■ STORED RECORDS:
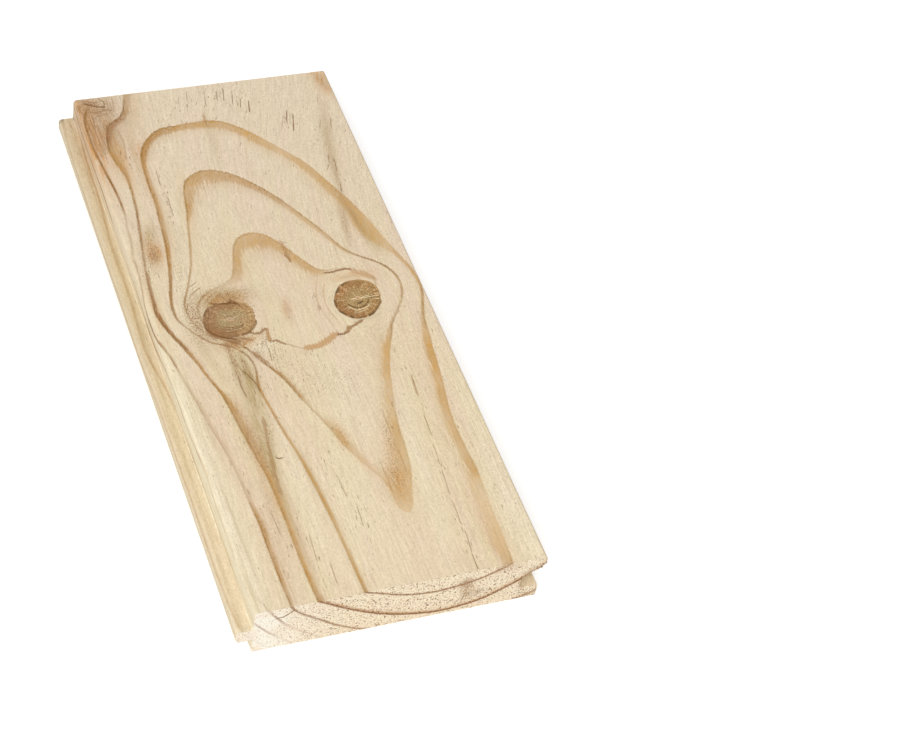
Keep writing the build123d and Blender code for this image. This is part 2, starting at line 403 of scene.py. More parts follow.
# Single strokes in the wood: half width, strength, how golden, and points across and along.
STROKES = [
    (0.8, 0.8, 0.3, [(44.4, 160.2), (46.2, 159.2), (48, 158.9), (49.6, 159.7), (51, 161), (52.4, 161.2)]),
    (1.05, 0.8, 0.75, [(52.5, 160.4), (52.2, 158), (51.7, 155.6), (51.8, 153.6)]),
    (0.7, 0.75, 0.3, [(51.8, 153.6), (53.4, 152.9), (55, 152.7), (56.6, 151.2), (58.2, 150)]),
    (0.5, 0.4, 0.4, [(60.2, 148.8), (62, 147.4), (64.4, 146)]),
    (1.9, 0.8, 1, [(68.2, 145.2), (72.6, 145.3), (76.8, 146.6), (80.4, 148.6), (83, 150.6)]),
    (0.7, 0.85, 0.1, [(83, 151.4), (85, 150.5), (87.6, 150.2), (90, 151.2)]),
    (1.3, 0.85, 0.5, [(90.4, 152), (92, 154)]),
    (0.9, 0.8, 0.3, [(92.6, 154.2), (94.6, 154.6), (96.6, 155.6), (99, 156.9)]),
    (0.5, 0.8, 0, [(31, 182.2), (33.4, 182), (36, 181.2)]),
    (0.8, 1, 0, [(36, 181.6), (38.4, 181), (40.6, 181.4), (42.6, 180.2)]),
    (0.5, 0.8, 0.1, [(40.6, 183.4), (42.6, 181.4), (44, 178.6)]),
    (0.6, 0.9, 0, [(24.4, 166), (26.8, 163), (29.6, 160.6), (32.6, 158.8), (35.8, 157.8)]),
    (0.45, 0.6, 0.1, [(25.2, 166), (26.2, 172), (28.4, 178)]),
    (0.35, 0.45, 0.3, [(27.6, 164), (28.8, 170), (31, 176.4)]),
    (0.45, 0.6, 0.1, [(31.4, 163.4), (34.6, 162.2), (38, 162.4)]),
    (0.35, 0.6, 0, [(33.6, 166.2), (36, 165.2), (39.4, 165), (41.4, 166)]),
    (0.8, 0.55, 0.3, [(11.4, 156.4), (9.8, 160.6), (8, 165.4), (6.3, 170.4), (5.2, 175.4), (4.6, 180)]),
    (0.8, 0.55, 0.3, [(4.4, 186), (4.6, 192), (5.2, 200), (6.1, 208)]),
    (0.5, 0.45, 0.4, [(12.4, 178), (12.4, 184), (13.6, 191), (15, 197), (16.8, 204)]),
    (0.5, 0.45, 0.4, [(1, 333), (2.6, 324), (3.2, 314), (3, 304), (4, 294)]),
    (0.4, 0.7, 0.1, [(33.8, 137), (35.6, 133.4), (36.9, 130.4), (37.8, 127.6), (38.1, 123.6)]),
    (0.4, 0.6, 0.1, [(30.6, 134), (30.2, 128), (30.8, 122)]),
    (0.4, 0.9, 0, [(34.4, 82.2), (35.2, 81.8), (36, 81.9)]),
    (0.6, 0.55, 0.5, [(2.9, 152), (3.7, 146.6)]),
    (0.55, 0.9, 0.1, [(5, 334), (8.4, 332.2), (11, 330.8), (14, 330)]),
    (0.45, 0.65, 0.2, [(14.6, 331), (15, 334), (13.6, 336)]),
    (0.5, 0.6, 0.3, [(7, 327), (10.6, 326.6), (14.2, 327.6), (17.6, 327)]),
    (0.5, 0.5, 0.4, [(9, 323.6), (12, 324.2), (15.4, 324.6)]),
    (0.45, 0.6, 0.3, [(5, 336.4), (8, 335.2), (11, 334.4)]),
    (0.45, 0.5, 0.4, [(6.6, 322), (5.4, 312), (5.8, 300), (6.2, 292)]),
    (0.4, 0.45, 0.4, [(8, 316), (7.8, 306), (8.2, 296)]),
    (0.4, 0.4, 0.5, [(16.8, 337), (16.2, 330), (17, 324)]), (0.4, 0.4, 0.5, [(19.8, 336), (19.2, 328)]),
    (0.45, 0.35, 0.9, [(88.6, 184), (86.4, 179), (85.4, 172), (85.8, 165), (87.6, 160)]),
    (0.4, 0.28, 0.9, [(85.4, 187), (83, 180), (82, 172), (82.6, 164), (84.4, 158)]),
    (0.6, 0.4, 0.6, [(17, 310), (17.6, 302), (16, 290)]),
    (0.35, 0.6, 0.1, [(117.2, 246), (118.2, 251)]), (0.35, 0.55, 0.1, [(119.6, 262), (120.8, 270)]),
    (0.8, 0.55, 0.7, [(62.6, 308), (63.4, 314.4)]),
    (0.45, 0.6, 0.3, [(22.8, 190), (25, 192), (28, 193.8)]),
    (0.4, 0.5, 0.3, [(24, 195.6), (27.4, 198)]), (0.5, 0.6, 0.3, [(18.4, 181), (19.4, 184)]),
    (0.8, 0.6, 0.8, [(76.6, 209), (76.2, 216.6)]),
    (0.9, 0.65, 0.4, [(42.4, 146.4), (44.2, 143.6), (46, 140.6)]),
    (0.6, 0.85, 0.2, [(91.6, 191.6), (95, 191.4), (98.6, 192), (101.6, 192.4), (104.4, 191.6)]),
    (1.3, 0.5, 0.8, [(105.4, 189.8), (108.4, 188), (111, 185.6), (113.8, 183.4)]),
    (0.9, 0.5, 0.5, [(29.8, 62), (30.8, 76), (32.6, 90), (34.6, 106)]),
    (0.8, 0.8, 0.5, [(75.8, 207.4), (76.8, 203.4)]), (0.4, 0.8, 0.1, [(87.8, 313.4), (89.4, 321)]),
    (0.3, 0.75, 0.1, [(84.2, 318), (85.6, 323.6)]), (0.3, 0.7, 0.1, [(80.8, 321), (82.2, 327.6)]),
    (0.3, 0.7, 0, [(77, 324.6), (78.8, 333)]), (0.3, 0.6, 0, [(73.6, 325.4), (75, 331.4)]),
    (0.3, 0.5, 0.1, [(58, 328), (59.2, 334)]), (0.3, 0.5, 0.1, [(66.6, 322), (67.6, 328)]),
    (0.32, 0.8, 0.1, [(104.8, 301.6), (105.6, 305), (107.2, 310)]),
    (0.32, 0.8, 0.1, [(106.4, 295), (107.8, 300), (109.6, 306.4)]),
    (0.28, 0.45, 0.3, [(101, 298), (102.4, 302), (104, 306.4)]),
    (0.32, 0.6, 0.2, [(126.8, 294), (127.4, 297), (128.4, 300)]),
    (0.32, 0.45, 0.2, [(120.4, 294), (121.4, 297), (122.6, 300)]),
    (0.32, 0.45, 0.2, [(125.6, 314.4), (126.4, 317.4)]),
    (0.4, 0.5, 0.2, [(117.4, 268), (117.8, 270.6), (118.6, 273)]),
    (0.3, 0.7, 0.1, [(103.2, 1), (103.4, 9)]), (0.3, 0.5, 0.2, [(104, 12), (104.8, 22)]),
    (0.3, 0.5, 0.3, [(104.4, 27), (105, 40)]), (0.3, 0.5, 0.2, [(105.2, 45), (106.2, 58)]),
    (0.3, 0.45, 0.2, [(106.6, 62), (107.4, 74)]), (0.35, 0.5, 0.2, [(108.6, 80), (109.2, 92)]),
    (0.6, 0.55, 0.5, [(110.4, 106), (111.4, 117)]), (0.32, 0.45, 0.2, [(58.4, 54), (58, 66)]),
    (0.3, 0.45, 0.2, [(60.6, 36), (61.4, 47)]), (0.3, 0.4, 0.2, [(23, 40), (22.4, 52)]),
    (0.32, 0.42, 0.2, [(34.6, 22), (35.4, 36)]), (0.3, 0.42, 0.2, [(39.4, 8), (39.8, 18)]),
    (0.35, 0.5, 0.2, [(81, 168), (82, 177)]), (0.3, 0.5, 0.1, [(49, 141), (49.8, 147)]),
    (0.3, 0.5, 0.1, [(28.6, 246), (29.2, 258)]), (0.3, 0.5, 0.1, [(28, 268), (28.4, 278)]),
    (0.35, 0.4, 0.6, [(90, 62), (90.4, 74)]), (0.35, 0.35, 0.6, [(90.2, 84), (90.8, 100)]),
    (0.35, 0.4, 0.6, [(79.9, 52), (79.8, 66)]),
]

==

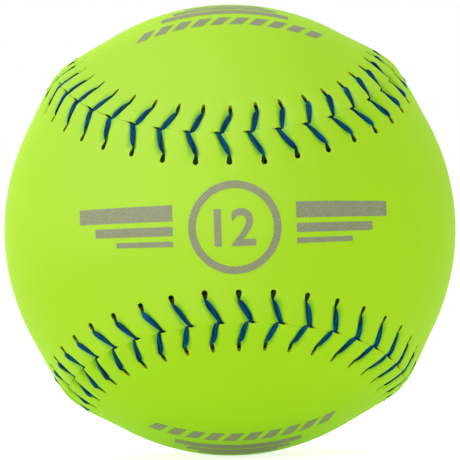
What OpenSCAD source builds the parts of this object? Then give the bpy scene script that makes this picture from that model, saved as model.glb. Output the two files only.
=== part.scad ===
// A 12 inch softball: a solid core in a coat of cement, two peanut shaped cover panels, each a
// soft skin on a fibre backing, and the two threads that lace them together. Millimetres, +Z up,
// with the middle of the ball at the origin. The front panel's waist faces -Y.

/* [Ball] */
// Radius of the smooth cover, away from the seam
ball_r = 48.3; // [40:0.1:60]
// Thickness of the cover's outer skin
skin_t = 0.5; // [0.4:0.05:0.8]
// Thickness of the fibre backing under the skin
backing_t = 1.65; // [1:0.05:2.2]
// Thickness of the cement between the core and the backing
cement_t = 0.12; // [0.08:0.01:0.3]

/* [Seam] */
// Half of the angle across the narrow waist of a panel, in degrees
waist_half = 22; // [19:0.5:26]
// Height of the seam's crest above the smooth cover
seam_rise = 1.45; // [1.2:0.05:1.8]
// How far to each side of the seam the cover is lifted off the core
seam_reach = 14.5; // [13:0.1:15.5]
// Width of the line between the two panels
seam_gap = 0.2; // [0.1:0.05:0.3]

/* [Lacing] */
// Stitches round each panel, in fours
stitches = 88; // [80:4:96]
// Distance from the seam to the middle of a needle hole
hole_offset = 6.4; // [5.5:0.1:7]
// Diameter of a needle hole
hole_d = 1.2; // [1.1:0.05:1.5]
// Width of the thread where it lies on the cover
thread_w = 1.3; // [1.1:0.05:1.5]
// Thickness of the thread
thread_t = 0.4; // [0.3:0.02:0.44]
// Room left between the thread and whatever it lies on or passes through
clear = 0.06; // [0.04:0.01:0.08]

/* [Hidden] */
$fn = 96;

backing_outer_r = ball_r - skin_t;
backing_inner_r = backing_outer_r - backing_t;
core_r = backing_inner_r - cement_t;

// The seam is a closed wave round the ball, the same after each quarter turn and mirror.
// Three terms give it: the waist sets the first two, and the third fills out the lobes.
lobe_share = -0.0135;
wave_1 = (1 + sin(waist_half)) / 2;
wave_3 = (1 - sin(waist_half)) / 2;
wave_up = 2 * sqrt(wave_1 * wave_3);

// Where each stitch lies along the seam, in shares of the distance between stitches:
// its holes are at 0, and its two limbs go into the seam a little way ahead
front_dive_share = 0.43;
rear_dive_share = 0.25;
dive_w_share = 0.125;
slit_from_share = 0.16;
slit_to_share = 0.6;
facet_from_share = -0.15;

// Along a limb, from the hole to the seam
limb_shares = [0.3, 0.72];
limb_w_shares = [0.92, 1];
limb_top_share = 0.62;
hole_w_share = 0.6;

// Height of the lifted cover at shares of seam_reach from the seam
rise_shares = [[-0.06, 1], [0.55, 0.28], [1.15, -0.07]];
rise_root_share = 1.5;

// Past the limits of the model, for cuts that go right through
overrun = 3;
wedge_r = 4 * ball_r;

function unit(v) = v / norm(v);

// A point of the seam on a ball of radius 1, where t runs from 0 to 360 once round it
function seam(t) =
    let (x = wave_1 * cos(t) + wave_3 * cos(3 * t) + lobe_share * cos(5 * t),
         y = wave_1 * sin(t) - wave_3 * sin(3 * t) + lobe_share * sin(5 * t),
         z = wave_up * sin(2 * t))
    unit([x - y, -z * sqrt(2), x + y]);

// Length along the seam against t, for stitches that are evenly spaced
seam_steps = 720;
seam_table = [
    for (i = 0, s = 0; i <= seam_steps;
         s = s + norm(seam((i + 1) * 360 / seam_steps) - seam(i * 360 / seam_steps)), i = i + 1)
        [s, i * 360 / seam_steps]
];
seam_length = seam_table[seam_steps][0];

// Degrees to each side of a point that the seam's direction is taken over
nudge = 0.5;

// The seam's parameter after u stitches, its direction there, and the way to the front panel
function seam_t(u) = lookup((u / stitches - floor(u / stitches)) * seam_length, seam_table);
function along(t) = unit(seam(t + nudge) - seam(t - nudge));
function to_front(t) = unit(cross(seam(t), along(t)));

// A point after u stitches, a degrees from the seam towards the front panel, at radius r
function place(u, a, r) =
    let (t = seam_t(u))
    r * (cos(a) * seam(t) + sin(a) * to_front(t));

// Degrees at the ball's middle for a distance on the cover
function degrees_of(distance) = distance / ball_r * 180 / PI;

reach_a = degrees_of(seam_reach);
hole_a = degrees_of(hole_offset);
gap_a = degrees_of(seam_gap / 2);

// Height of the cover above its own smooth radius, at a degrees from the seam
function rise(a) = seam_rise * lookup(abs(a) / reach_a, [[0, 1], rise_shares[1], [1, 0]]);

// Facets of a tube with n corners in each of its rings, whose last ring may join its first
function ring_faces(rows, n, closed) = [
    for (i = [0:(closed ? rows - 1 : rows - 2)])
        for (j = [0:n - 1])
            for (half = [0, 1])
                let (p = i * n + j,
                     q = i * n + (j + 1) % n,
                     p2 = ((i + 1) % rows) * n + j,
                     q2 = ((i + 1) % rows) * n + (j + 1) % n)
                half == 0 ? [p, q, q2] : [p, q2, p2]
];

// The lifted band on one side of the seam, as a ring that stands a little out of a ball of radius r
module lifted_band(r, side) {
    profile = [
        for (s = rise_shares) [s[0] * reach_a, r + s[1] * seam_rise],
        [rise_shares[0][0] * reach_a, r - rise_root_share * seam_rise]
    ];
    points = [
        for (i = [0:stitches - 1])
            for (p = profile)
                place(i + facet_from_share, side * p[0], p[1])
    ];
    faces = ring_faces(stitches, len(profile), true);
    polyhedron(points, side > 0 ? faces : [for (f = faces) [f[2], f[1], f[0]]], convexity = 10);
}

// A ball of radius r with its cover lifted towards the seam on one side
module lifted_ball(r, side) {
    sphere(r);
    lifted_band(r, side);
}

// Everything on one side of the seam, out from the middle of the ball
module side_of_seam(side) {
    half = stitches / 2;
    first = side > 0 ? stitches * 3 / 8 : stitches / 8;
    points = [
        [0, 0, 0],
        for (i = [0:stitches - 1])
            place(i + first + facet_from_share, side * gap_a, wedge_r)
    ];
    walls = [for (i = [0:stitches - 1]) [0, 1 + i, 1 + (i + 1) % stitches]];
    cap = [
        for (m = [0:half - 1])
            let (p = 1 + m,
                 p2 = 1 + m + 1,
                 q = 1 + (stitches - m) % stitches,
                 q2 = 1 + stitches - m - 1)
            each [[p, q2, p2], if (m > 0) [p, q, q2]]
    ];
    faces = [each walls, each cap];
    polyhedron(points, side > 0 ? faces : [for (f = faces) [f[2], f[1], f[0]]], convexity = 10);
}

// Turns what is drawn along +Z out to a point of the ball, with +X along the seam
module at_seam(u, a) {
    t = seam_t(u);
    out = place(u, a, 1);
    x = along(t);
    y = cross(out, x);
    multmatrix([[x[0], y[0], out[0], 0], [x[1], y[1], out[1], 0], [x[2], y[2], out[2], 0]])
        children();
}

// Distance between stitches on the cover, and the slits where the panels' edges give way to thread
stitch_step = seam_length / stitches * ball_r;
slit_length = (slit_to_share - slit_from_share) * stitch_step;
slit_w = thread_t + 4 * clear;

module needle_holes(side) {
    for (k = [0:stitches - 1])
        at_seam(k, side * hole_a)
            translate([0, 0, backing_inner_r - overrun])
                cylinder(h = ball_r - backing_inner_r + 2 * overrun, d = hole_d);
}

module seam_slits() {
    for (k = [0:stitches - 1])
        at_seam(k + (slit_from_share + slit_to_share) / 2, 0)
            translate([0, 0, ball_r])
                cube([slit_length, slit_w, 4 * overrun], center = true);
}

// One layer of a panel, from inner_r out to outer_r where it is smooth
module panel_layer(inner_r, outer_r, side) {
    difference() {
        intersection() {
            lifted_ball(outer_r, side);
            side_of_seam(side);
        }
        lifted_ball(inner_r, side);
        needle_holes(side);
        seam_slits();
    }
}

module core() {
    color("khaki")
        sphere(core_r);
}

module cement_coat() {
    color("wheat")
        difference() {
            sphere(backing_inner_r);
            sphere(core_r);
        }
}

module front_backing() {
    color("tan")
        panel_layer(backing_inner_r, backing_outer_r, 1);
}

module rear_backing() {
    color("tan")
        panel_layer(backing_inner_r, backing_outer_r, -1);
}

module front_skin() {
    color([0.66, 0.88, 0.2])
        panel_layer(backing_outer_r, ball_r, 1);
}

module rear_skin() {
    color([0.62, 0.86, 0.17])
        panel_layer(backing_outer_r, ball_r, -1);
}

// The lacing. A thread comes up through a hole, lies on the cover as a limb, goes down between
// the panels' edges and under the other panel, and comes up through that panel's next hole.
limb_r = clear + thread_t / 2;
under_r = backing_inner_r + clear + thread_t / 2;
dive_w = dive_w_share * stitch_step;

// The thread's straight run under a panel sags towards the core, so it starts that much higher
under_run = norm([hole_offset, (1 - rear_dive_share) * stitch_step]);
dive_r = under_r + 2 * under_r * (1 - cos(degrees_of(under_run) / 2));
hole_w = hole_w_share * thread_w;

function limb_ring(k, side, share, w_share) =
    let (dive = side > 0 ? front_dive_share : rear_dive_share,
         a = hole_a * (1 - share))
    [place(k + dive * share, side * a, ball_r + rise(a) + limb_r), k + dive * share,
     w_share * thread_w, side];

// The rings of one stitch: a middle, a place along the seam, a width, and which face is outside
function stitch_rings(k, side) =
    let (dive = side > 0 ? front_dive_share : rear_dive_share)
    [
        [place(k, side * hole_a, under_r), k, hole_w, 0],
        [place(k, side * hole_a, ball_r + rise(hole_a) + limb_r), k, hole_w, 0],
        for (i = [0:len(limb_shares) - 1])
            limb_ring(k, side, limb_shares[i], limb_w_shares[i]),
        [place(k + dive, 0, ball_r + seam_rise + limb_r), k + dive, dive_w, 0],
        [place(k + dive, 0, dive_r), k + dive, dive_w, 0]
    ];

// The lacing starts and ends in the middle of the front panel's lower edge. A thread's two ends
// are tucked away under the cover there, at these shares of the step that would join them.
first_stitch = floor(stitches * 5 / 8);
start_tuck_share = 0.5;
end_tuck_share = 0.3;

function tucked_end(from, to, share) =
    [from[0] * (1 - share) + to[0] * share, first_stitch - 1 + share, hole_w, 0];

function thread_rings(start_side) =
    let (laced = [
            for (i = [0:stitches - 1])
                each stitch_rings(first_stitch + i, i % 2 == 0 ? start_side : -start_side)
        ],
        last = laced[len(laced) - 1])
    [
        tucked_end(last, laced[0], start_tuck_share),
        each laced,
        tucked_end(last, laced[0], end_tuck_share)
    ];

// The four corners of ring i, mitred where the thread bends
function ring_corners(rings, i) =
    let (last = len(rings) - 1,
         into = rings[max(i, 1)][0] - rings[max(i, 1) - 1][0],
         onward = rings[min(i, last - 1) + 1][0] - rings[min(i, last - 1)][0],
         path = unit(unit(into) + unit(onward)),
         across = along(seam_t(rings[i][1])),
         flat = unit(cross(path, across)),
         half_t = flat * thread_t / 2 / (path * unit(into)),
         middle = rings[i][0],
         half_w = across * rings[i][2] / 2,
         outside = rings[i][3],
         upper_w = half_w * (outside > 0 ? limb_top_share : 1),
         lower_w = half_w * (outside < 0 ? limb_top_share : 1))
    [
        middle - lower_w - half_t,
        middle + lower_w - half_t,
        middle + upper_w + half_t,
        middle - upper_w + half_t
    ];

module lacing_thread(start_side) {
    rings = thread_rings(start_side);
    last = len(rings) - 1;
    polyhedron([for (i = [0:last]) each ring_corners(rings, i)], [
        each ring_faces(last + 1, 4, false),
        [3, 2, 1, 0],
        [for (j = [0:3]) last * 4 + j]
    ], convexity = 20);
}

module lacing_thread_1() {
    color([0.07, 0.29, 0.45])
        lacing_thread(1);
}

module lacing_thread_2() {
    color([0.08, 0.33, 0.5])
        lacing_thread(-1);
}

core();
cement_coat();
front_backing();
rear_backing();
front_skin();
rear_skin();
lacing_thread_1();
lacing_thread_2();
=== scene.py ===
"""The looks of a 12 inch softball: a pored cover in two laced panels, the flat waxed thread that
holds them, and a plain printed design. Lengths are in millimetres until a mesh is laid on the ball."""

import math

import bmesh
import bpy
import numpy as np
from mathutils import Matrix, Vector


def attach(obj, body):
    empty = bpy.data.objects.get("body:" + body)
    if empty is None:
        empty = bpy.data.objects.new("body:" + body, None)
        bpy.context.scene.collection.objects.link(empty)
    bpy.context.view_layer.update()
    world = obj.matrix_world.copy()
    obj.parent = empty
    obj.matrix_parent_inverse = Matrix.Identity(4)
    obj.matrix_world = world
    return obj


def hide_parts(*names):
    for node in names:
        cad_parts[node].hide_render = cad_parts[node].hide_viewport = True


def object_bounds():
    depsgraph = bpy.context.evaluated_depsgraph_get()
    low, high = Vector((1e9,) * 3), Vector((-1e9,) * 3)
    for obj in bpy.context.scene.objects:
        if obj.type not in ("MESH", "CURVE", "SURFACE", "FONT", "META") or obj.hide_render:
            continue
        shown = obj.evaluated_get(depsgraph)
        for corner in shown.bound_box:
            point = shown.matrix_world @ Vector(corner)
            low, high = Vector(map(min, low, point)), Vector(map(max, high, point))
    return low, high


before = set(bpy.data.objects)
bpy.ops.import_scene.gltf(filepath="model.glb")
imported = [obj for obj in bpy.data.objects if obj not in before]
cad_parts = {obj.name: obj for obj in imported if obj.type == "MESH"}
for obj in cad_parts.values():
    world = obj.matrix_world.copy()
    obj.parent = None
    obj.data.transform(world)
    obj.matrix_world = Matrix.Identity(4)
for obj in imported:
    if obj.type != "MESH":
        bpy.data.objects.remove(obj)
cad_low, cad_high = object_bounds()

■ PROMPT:
Within the material above, transcribe exactly the lines that run from the line holding "color([0.08, 0.33, 0.5])" through the line holding "bpy.context.scene.collection.objects.link(empty)".

■ TASK SOLUTION:
    color([0.08, 0.33, 0.5])
        lacing_thread(-1);
}

core();
cement_coat();
front_backing();
rear_backing();
front_skin();
rear_skin();
lacing_thread_1();
lacing_thread_2();
=== scene.py ===
"""The looks of a 12 inch softball: a pored cover in two laced panels, the flat waxed thread that
holds them, and a plain printed design. Lengths are in millimetres until a mesh is laid on the ball."""

import math

import bmesh
import bpy
import numpy as np
from mathutils import Matrix, Vector


def attach(obj, body):
    empty = bpy.data.objects.get("body:" + body)
    if empty is None:
        empty = bpy.data.objects.new("body:" + body, None)
        bpy.context.scene.collection.objects.link(empty)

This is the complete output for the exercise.